現在も取り組んでいますが、健常者だけでなく視覚や聴覚に障害を持つ方でも楽しめる映画の環境作りがあります。映画を観たいと思っても目で見ることが出来ない、音を聴き取ることができない。そうした方でも楽しめるバリアフリー映画の環境普及に取り組んでいけたらと思います。
ちなみに視覚障害者用音声ガイドの制作は、ナレーターや収録施設が必要で費用も字幕の3~4倍かかるので普及はなかなか進んでいません。
でもある時、自分がかかわった作品で視覚障害のある方でも楽しめる作品を作りました。その方は、成人してから視覚障害になった方です。 作品が終わると「30年ぶりに映画が戻ってきた」と感動して下さった。

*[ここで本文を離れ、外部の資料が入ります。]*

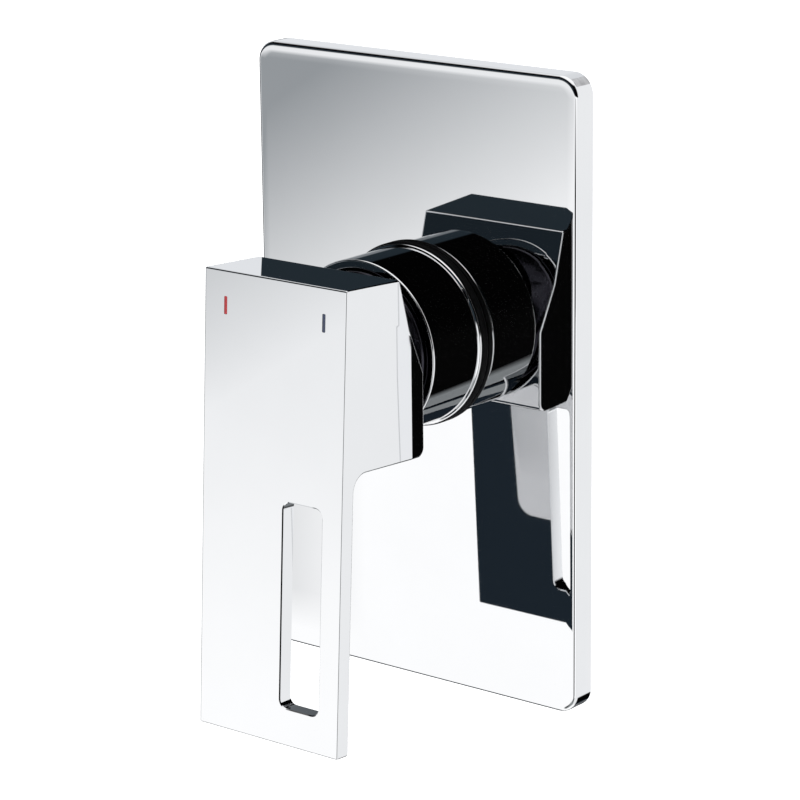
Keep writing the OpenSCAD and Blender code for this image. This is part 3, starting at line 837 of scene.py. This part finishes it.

僕も作り手として感動しましたし嬉しかったですね。
物語だけでなく映画を愛するすべての人たちが楽しめる環境を作る事が夢。
やっぱり、誰かが喜んでくれるというのが一番だと思います。
評価としては映画賞を獲る、ものすごい観客動員数を記録する事も重要ですが、その一方で、愛する人が喜んでくれる、家族が楽しんでくれた、自分の子供に自慢できるような作品を作ることが出来た。といったささやかな喜びを味わえるような作品や、作品を鑑賞できる環境作りをこれからも取り組んでいきます。
編集後記
映画の世界を愛し、これまで数々の作品を手がけてきた佐倉さん。いまなお燃える仕事への姿勢はとても共感ができ楽しい時間を過ごせました。そして、現在は健常者の方だけでなく視覚や聴覚に障害を持つ方でも楽しめる映画つくりに取り組んでいる。映画が内包するエネルギーの活動範囲を広げ、より数多くの人に楽しんでもらえるように取り組む姿に感動しました。ご自身は睡眠状態もよく体も健康ということで睡眠インストラクターとしての出番はありませんでしたが、アドバイスがいらない、皆さんが健康で元気でいる状態がやはりベストな状態だな、と感じました。これからも素晴らしい映画を世に出してくださることを楽しみにしています。